5. Connections to momentum space approaches

A discussion of the high energy limit of photoabsorption (and related processes), similar to that presented here in coordinate space, can be given in momentum space. The matrix element is an integral over initial and final wave functions and the photon-electron operator, now all represented in momentum space. Such an approach is illustrated by work in the SO region [6] and the QF region [7,9]. Using the standard form of the electron-photon interaction in Coulomb gauge (corresponding to V-form in coordinate space) the matrix element, in these regions, can be written in terms of the initial (bound) state wave function in momentum space, evaluated for large momenta appropriate to the region ( ${\bf p}_{1}$ in the SO region or relative momentum ${\bf p}$ in the QF region).

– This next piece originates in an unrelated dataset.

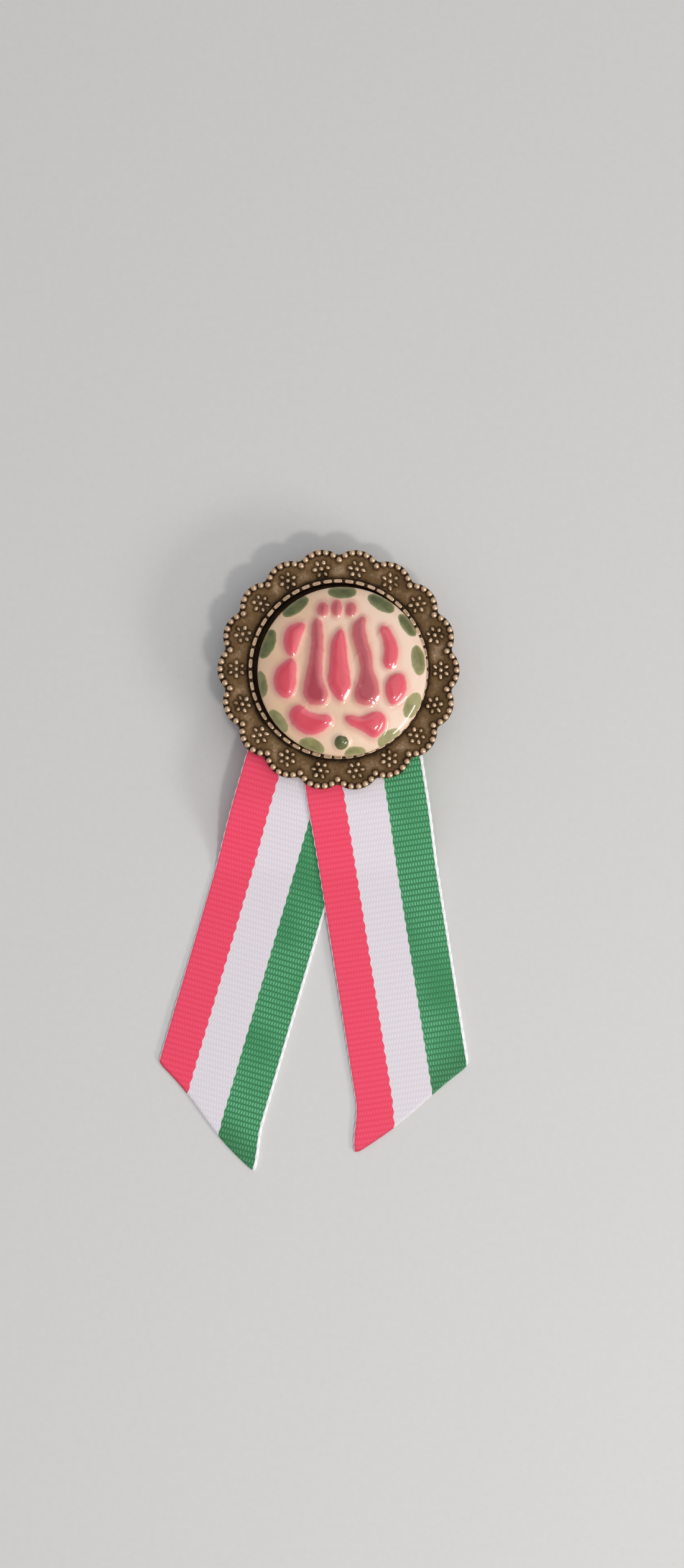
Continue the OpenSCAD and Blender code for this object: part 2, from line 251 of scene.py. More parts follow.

Using the Schrödinger equation in momentum space, we may evaluate the matrix element in an iterative procedure, obtaining the leading powers in inverse momenta from the interaction potential energy evaluated at these large momenta. For the SO region the relevant part of the interaction is the e-N interaction, while for the QF region the relevant portion is the e-e interaction. In this way the leading term in the power expansion in 1/p is obtained directly from the interaction potential energy, as it is in the coordinate representation when A-form is used. The final result is the same as the coordinate space result. The SO result of [6], obtained in momentum space, and the result of [5], obtained in coordinate space using A-form, are both expressed in terms of the value of the wave function at the coalescence.